*STORED DATA*.
● ● ● ● ● ● ●
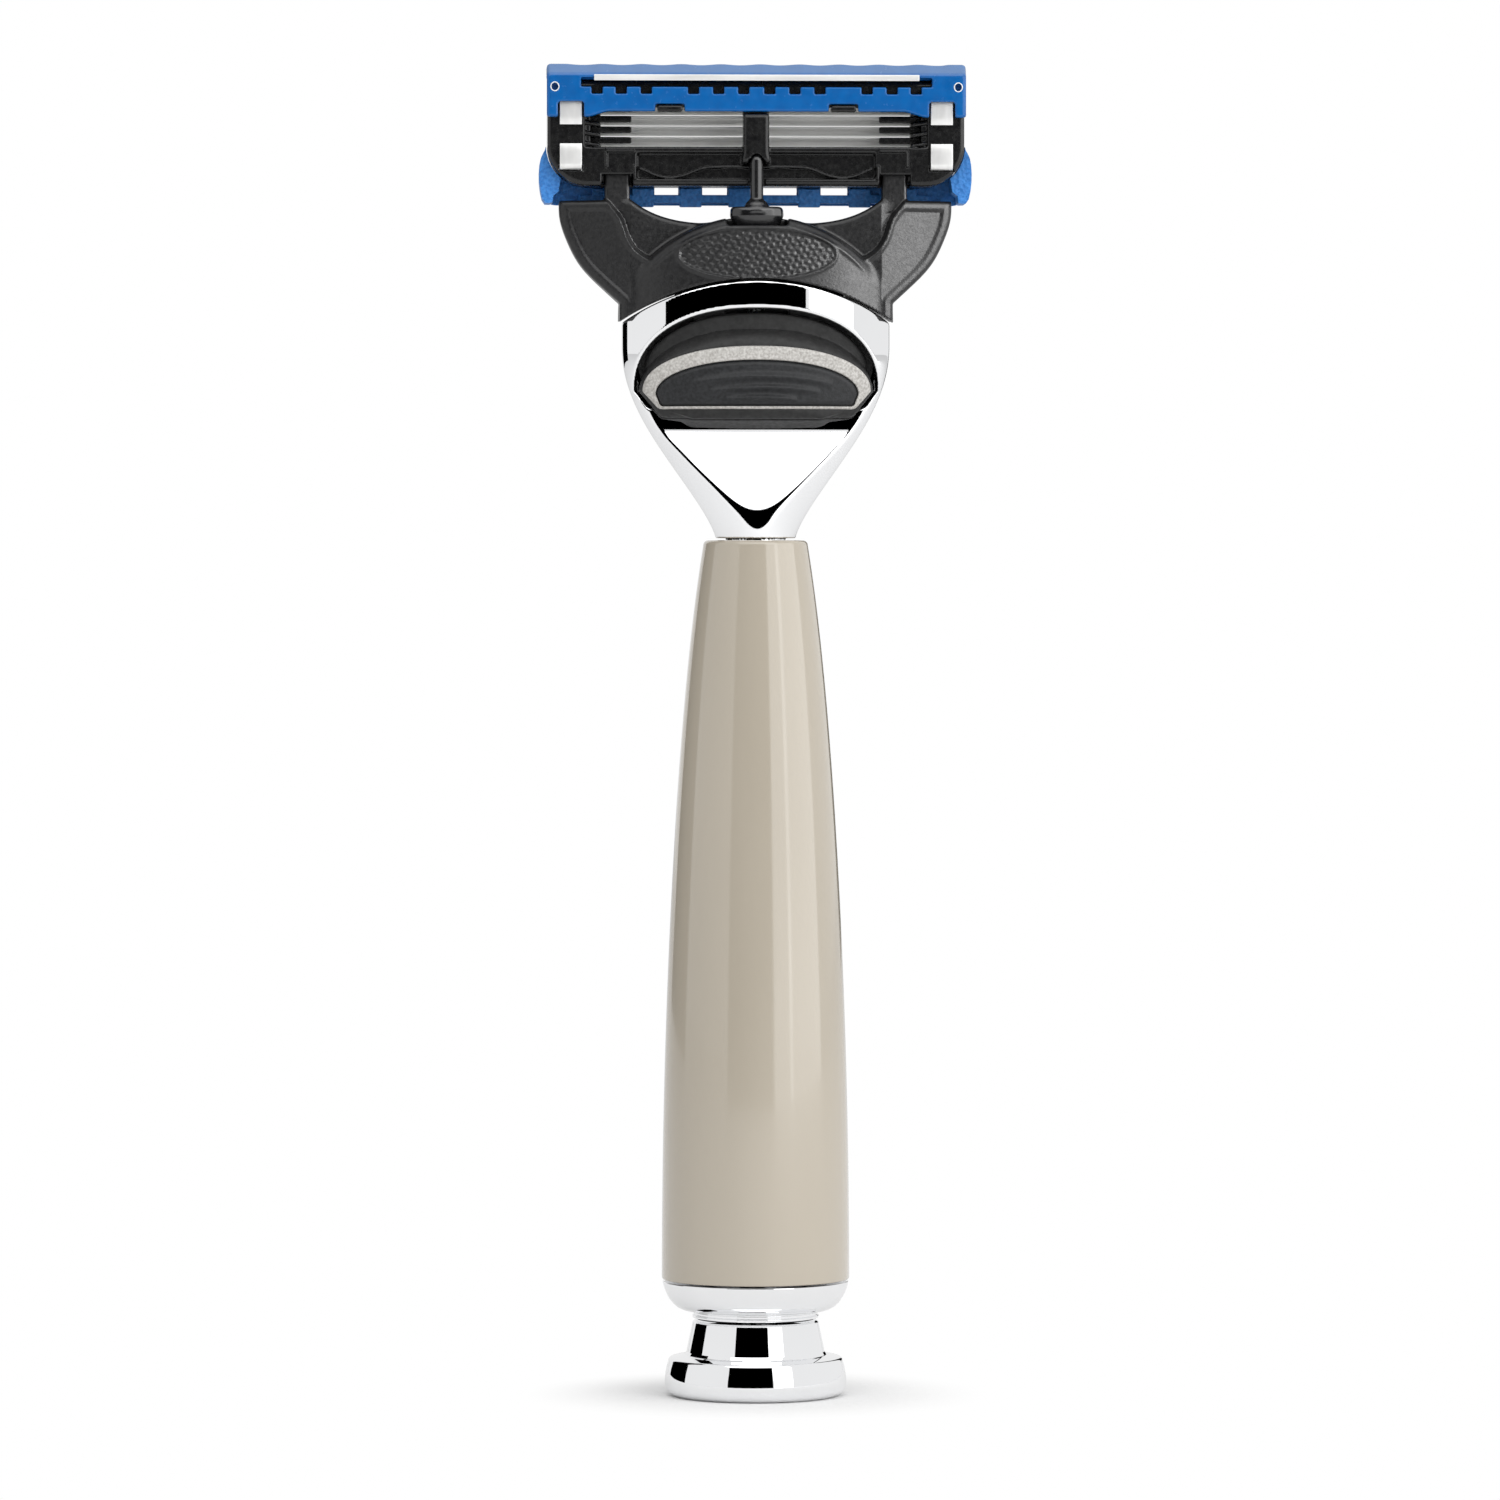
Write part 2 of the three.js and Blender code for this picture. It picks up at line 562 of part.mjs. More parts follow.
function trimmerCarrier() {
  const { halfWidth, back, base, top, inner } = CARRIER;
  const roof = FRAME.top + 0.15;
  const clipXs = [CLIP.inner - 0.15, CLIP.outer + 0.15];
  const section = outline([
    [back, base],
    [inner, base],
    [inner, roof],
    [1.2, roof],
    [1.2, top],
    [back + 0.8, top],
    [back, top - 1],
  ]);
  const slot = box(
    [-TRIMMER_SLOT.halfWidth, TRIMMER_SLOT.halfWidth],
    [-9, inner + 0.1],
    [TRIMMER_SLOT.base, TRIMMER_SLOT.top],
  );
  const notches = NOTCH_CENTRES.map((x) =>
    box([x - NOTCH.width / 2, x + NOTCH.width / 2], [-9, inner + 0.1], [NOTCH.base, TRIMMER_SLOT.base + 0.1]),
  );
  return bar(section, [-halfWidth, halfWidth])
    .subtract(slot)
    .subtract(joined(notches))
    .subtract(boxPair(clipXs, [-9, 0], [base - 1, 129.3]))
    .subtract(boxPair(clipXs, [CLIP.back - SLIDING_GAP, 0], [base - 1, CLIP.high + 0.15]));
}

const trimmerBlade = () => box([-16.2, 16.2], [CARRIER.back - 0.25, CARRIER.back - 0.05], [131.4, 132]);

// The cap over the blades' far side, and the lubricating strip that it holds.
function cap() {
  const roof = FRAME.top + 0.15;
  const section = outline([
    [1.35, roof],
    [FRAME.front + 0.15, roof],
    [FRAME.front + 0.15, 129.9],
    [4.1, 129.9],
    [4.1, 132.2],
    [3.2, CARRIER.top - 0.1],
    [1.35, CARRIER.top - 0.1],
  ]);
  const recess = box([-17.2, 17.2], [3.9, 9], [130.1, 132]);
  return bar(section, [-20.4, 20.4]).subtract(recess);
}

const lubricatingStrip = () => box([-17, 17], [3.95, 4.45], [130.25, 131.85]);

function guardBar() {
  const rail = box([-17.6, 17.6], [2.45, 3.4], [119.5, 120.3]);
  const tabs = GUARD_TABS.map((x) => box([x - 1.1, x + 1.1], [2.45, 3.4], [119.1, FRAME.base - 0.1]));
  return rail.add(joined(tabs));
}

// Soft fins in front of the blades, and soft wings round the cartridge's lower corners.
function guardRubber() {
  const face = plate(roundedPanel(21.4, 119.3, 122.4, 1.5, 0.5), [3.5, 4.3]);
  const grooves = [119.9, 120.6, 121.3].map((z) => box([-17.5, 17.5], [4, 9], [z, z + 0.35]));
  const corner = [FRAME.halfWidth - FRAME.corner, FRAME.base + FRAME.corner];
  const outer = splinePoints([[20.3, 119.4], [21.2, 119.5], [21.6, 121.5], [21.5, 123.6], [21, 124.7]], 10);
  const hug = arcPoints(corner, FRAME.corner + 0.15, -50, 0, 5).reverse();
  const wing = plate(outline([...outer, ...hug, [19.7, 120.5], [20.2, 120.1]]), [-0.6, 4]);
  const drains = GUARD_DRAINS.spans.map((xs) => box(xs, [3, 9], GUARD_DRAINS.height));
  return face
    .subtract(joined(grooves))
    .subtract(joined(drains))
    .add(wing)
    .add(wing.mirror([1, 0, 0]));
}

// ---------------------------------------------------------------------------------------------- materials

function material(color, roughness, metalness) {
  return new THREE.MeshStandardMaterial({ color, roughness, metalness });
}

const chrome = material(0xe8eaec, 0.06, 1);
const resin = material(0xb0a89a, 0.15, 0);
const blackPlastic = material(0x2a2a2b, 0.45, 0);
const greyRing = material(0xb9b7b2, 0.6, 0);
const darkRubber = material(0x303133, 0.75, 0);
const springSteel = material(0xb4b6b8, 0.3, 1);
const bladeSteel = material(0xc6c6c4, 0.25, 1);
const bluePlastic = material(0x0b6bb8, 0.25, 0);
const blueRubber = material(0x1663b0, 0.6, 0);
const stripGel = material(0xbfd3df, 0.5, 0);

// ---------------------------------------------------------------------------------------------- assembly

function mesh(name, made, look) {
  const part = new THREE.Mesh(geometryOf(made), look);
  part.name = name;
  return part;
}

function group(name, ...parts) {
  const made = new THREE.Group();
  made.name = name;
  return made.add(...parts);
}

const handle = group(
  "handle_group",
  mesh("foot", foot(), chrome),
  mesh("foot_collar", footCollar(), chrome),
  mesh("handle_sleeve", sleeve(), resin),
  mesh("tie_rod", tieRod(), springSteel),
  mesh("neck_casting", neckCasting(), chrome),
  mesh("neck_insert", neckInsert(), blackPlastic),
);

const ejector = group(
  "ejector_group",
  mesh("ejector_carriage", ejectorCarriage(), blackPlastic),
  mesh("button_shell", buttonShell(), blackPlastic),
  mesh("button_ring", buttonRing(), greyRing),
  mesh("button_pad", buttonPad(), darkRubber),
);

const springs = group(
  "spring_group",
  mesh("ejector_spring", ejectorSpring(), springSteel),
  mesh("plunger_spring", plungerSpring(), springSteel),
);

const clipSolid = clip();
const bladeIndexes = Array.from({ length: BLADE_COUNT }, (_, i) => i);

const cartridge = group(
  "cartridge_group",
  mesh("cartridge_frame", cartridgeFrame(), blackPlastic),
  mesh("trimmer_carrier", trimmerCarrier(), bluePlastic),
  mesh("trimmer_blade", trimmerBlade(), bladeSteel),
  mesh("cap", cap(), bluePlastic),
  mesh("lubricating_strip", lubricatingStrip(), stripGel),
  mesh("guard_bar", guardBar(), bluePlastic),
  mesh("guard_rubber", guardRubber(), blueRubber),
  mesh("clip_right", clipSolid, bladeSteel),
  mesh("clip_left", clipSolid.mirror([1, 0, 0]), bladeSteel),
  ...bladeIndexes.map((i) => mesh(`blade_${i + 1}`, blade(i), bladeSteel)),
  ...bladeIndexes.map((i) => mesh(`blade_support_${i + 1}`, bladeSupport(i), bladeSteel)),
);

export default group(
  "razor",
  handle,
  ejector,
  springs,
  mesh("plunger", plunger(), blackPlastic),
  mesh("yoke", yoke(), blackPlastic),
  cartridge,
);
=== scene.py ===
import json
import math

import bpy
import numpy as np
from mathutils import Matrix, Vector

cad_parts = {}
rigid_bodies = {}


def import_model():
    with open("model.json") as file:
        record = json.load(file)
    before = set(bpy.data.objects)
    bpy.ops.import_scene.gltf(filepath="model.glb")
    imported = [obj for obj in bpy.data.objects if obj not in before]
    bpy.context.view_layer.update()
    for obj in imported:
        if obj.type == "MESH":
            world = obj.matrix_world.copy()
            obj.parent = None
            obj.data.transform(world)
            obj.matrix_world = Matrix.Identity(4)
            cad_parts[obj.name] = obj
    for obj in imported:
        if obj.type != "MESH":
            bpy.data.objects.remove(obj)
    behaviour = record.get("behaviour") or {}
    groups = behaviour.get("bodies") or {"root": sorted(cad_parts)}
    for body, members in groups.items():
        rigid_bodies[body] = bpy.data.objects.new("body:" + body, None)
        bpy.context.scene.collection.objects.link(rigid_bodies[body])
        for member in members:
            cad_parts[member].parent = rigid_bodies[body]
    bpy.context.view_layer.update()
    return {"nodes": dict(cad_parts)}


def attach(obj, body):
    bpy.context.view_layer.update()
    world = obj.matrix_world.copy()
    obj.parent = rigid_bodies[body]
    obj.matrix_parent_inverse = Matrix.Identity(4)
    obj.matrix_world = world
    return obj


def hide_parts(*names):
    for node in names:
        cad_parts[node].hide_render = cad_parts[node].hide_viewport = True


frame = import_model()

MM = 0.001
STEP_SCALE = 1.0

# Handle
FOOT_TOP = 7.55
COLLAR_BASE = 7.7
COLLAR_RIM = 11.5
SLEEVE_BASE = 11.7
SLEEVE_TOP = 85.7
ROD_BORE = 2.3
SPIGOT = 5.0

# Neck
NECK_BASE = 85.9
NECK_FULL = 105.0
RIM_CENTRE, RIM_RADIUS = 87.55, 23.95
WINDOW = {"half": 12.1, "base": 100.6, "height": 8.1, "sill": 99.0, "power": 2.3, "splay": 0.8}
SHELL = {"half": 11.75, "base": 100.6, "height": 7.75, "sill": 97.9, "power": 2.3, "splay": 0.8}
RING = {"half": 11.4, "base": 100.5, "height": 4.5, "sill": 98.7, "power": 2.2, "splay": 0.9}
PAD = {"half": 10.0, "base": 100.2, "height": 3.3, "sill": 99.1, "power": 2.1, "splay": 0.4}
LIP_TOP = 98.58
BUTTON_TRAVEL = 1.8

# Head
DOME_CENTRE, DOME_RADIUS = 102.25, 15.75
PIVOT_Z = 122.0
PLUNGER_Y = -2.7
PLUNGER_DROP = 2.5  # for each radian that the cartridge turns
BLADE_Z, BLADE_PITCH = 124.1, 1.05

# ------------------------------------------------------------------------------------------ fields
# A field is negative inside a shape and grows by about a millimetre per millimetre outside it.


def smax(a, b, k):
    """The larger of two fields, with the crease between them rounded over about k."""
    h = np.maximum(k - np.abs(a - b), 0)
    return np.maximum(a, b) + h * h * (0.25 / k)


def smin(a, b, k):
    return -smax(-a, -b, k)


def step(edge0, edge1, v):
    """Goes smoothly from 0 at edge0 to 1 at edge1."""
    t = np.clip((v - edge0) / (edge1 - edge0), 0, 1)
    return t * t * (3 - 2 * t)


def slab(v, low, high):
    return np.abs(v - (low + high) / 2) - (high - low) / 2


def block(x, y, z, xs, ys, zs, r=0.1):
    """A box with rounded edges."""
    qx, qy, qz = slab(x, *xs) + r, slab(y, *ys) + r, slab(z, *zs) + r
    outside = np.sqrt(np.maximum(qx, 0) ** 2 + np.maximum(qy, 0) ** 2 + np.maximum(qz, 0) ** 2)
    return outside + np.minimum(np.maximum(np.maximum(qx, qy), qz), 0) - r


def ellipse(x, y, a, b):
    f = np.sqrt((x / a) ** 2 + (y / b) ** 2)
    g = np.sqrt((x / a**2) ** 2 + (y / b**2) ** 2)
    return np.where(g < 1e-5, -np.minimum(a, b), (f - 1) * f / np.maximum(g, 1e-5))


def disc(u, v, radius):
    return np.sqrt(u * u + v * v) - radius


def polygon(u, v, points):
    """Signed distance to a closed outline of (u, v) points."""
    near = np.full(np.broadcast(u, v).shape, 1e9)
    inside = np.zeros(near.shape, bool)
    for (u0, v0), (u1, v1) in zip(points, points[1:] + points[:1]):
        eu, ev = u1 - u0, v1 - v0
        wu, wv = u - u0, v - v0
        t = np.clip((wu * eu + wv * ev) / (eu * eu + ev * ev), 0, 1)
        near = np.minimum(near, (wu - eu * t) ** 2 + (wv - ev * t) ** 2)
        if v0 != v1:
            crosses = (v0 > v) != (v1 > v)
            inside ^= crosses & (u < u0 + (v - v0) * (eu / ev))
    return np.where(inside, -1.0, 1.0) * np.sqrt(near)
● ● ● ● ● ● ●
Reproduce only the lines from the one containing "cad_parts[member].parent = rigid_bodies[body]" through the one containing "obj.parent = rigid_bodies[body]", inclusive of both.

*RESPONSE FOR THIS EXERCISE*.
            cad_parts[member].parent = rigid_bodies[body]
    bpy.context.view_layer.update()
    return {"nodes": dict(cad_parts)}


def attach(obj, body):
    bpy.context.view_layer.update()
    world = obj.matrix_world.copy()
    obj.parent = rigid_bodies[body]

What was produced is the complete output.